Honda Element - Baskerville
Is it just me, or can anyone else fail to see
the logic in targeting at $10,000 car at people with no
income at all?


22 year-old American graduates tend to have cash available in the form of loans (our worries about loans for university are pathetic by comparison) and they are the group least likely to remain unemployed. Honda are right to think that if they have a good experience with one of their cars at that age, they'll spend a whole lot more than $10,000 when they are earning $100,000 a year a couple of decades later.

I reckon the wipe clean interior makes this a Berlingo/Partner/Kangoo competitor, which is why £17,000 is a stupid price to pay in the UK.
Honda Element - blue_haddock
I reckon the wipe clean interior makes this a Berlingo/Partner/Kangoo competitor,
which is why £17,000 is a stupid price to pay in
the UK.

>>

The original range rover had a wipe clean interior!
Honda Element - Baskerville
The original range rover had a wipe clean interior!


I'll bet it also had central locking and optional air conditioning, as does the Berlingo, but not abs/ebd brakes, reactive seatbelts, airbags, or a cd player, as does the Berlingo. How times change, huh?
Honda Element - blue_haddock
I'll bet it also had central locking and optional air conditioning,
as does the Berlingo, but not abs/ebd brakes, reactive seatbelts, airbags,
or a cd player, as does the Berlingo. How times change,
huh?


Yes but does the berlingo have a lovely sounding V8 under the bonnet?
Honda Element - Baskerville
Sadly no, but I'm sure somebody has tried it (I've seen pictures of a six-wheel Berlingo, so anything is possible). Actually I think a lowered Berlingo in black with blacked out windows could look rather good. I suspect the V8 would have to go in the "mid-engine" position though, which would be bad for luggage carrying ;-)
Honda Element - blue_haddock
>>Actually I
think a lowered Berlingo in black with blacked out windows could
look rather good.


Isn't that just a hearse?
Honda Element - Baskerville
Isn't that just a hearse?


Hmm, but you could practically stand the coffins upright and they'd each have their own airconditioning vent and handy underfloor cubby hole.
Honda Element - TimW
What an ugly car.

We've got a couple of those Nissan 'things' round our way - one of them even has Viper stripes on it...

Honda Element - Cardew
>> It's $17k in the US,
James May said it was 10 grand (presumably dollars) in the
states, By the time you've faffed about importing it, it'll cost
around £17k in Britain.


He said £10,000 in the USA.

The basic LX model(2WD and manual gearbox) is about US$18k in USA including delivery but before any State taxes - which is approx £10k.

I would think an average price is US$20-22k 'on the road'(£11-12k)

The 'headline' price for cars in the USA(particularly the cheaper cars) is very misleading. There are a host of extras to add to come to the 'on the road' price.

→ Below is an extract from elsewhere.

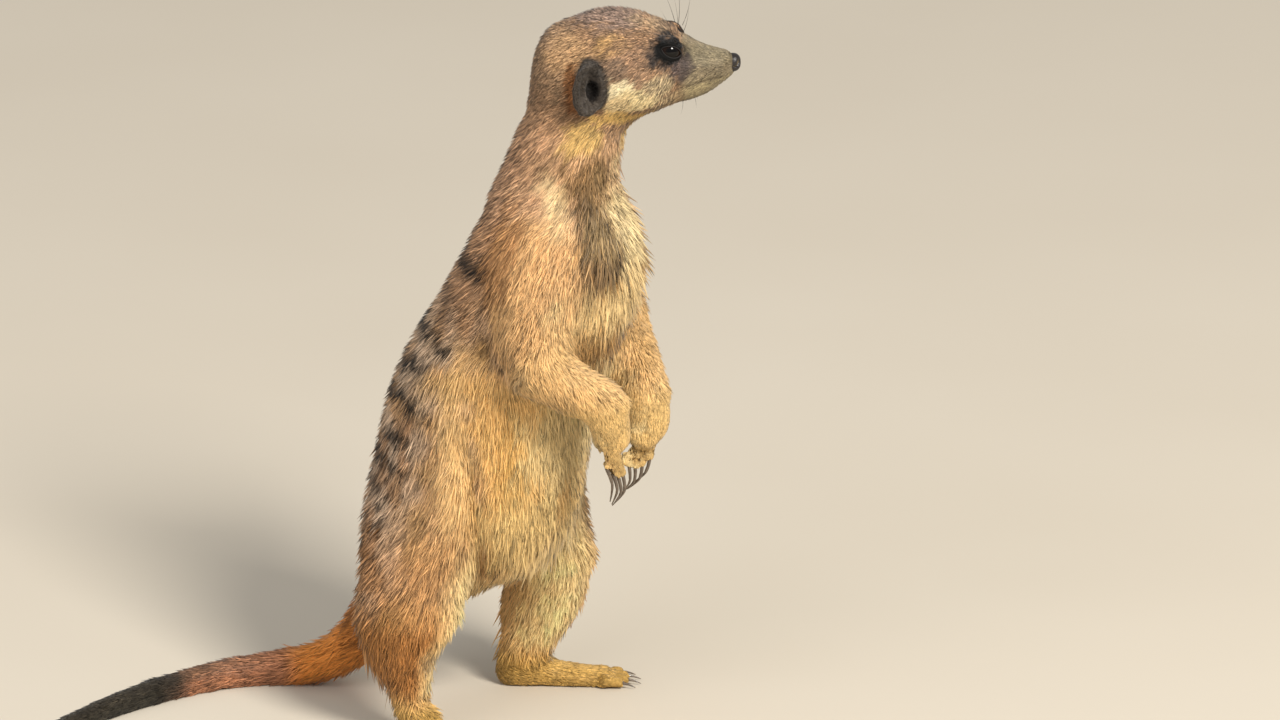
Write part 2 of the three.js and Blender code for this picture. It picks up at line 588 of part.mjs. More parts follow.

Also many cars sold in UK as 4WD e.g. Hyundai Santa Fe are sold in the USA as 2WD and these are the biggest sellers.
Honda Element - madf
I thought it proved that the potential buyers had no taste as it looked ugly. And yes: iirc it's 2wd not 4wd to save costs..

Of course in the UK you NEED 4wd to drive in London, Chelsea and other rough road places:-)

madf


Honda Element - Cardew
I thought it proved that the potential buyers had no taste
as it looked ugly. And yes: iirc it's 2wd not 4wd
to save costs..
Of course in the UK you NEED 4wd to drive in
London, Chelsea and other rough road places:-)
madf


Just to clarify, you can get both 2WD and 4WD versions in the USA.

The point I was making is that when both options are available on a SUV the 2WD version normally outsells the 4WD model. Much as the optional Automatic gearbox is overwhelmingly prefered to a manual.
Honda Element - Stargazer {P}
That is interesting....Subarus used to be available to order in 2wd as well as AWD but this option was removed in late 1990s (in Oz at least) due to lack of sales and perceived wrong image.

StarGazer
Honda Element - P3t3r
NO! Don't bring it over here. We've got too many 4x4's as it is, and they're all ugly. As for the other Hondas, most of them look pretty respectable (and I'm not an old bloke).